[Entries with model source code]

○ ○ ○ ○ ○

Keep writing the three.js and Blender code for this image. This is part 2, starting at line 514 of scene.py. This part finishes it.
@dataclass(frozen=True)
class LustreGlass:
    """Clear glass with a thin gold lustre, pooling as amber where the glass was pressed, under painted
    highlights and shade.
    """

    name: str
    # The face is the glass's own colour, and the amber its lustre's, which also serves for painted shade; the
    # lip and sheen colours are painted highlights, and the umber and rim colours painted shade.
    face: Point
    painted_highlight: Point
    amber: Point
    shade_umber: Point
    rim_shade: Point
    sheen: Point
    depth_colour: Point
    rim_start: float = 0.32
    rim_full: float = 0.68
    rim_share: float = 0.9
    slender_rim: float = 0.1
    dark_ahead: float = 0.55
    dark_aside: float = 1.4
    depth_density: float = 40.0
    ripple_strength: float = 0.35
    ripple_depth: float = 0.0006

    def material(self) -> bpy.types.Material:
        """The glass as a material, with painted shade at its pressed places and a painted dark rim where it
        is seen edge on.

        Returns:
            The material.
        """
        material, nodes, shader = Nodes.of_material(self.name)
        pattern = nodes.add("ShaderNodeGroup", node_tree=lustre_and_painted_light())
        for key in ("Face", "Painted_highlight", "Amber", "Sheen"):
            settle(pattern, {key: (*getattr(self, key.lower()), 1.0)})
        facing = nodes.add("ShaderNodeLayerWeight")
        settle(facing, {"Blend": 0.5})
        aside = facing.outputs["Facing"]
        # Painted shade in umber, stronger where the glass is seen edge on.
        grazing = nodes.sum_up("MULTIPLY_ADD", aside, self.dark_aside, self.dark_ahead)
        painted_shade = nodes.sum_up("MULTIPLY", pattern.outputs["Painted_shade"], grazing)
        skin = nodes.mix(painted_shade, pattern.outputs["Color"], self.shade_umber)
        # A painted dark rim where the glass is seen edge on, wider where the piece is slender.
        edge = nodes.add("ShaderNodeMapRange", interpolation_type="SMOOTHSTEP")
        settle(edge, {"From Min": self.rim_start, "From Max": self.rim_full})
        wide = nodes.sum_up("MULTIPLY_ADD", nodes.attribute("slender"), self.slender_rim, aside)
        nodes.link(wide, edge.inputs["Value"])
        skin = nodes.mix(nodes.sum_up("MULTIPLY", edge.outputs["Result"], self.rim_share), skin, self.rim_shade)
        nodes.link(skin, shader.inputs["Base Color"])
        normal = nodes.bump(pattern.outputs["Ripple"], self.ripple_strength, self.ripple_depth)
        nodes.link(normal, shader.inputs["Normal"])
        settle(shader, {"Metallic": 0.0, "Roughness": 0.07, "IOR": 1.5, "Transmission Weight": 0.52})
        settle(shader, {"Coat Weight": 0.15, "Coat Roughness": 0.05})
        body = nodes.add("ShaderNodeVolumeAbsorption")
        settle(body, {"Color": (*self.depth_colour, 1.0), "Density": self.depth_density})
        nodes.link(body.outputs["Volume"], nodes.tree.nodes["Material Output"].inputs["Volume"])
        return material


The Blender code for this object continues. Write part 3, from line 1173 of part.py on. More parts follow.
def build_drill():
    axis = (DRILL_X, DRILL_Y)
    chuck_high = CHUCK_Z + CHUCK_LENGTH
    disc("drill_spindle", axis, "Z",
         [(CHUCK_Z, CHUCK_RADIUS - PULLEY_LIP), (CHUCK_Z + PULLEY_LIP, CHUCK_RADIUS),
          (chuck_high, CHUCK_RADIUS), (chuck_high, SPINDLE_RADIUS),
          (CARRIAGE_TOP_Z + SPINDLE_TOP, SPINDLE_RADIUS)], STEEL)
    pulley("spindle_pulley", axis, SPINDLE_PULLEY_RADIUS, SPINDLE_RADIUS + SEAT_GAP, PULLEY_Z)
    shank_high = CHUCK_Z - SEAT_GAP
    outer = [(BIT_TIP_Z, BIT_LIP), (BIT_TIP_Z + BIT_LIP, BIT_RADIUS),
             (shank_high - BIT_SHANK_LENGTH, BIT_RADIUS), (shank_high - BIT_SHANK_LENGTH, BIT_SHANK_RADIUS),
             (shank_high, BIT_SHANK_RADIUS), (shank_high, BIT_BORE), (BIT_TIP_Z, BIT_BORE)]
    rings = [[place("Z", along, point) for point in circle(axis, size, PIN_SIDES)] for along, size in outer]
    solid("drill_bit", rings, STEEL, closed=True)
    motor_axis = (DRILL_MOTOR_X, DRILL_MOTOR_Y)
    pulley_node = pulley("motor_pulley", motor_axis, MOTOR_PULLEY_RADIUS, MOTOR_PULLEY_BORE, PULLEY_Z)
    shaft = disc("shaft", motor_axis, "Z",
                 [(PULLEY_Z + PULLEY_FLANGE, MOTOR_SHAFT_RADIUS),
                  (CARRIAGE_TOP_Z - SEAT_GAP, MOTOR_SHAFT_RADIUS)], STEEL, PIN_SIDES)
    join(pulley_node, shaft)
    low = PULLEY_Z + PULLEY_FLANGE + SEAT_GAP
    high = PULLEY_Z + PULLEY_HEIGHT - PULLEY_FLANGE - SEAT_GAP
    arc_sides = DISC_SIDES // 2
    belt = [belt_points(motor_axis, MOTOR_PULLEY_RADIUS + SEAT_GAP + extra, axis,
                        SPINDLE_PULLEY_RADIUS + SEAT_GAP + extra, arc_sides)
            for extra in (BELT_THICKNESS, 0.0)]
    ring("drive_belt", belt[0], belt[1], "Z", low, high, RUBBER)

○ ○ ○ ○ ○

[TASK GOAL]
Return the full listing, character for character.

[EXPECTED OUTPUT]
Keep writing the three.js and Blender code for this image. This is part 2, starting at line 514 of scene.py. This part finishes it.
@dataclass(frozen=True)
class LustreGlass:
    """Clear glass with a thin gold lustre, pooling as amber where the glass was pressed, under painted
    highlights and shade.
    """

    name: str
    # The face is the glass's own colour, and the amber its lustre's, which also serves for painted shade; the
    # lip and sheen colours are painted highlights, and the umber and rim colours painted shade.
    face: Point
    painted_highlight: Point
    amber: Point
    shade_umber: Point
    rim_shade: Point
    sheen: Point
    depth_colour: Point
    rim_start: float = 0.32
    rim_full: float = 0.68
    rim_share: float = 0.9
    slender_rim: float = 0.1
    dark_ahead: float = 0.55
    dark_aside: float = 1.4
    depth_density: float = 40.0
    ripple_strength: float = 0.35
    ripple_depth: float = 0.0006

    def material(self) -> bpy.types.Material:
        """The glass as a material, with painted shade at its pressed places and a painted dark rim where it
        is seen edge on.

        Returns:
            The material.
        """
        material, nodes, shader = Nodes.of_material(self.name)
        pattern = nodes.add("ShaderNodeGroup", node_tree=lustre_and_painted_light())
        for key in ("Face", "Painted_highlight", "Amber", "Sheen"):
            settle(pattern, {key: (*getattr(self, key.lower()), 1.0)})
        facing = nodes.add("ShaderNodeLayerWeight")
        settle(facing, {"Blend": 0.5})
        aside = facing.outputs["Facing"]
        # Painted shade in umber, stronger where the glass is seen edge on.
        grazing = nodes.sum_up("MULTIPLY_ADD", aside, self.dark_aside, self.dark_ahead)
        painted_shade = nodes.sum_up("MULTIPLY", pattern.outputs["Painted_shade"], grazing)
        skin = nodes.mix(painted_shade, pattern.outputs["Color"], self.shade_umber)
        # A painted dark rim where the glass is seen edge on, wider where the piece is slender.
        edge = nodes.add("ShaderNodeMapRange", interpolation_type="SMOOTHSTEP")
        settle(edge, {"From Min": self.rim_start, "From Max": self.rim_full})
        wide = nodes.sum_up("MULTIPLY_ADD", nodes.attribute("slender"), self.slender_rim, aside)
        nodes.link(wide, edge.inputs["Value"])
        skin = nodes.mix(nodes.sum_up("MULTIPLY", edge.outputs["Result"], self.rim_share), skin, self.rim_shade)
        nodes.link(skin, shader.inputs["Base Color"])
        normal = nodes.bump(pattern.outputs["Ripple"], self.ripple_strength, self.ripple_depth)
        nodes.link(normal, shader.inputs["Normal"])
        settle(shader, {"Metallic": 0.0, "Roughness": 0.07, "IOR": 1.5, "Transmission Weight": 0.52})
        settle(shader, {"Coat Weight": 0.15, "Coat Roughness": 0.05})
        body = nodes.add("ShaderNodeVolumeAbsorption")
        settle(body, {"Color": (*self.depth_colour, 1.0), "Density": self.depth_density})
        nodes.link(body.outputs["Volume"], nodes.tree.nodes["Material Output"].inputs["Volume"])
        return material


The Blender code for this object continues. Write part 3, from line 1173 of part.py on. More parts follow.
def build_drill():
    axis = (DRILL_X, DRILL_Y)
    chuck_high = CHUCK_Z + CHUCK_LENGTH
    disc("drill_spindle", axis, "Z",
         [(CHUCK_Z, CHUCK_RADIUS - PULLEY_LIP), (CHUCK_Z + PULLEY_LIP, CHUCK_RADIUS),
          (chuck_high, CHUCK_RADIUS), (chuck_high, SPINDLE_RADIUS),
          (CARRIAGE_TOP_Z + SPINDLE_TOP, SPINDLE_RADIUS)], STEEL)
    pulley("spindle_pulley", axis, SPINDLE_PULLEY_RADIUS, SPINDLE_RADIUS + SEAT_GAP, PULLEY_Z)
    shank_high = CHUCK_Z - SEAT_GAP
    outer = [(BIT_TIP_Z, BIT_LIP), (BIT_TIP_Z + BIT_LIP, BIT_RADIUS),
             (shank_high - BIT_SHANK_LENGTH, BIT_RADIUS), (shank_high - BIT_SHANK_LENGTH, BIT_SHANK_RADIUS),
             (shank_high, BIT_SHANK_RADIUS), (shank_high, BIT_BORE), (BIT_TIP_Z, BIT_BORE)]
    rings = [[place("Z", along, point) for point in circle(axis, size, PIN_SIDES)] for along, size in outer]
    solid("drill_bit", rings, STEEL, closed=True)
    motor_axis = (DRILL_MOTOR_X, DRILL_MOTOR_Y)
    pulley_node = pulley("motor_pulley", motor_axis, MOTOR_PULLEY_RADIUS, MOTOR_PULLEY_BORE, PULLEY_Z)
    shaft = disc("shaft", motor_axis, "Z",
                 [(PULLEY_Z + PULLEY_FLANGE, MOTOR_SHAFT_RADIUS),
                  (CARRIAGE_TOP_Z - SEAT_GAP, MOTOR_SHAFT_RADIUS)], STEEL, PIN_SIDES)
    join(pulley_node, shaft)
    low = PULLEY_Z + PULLEY_FLANGE + SEAT_GAP
    high = PULLEY_Z + PULLEY_HEIGHT - PULLEY_FLANGE - SEAT_GAP
    arc_sides = DISC_SIDES // 2
    belt = [belt_points(motor_axis, MOTOR_PULLEY_RADIUS + SEAT_GAP + extra, axis,
                        SPINDLE_PULLEY_RADIUS + SEAT_GAP + extra, arc_sides)
            for extra in (BELT_THICKNESS, 0.0)]
    ring("drive_belt", belt[0], belt[1], "Z", low, high, RUBBER)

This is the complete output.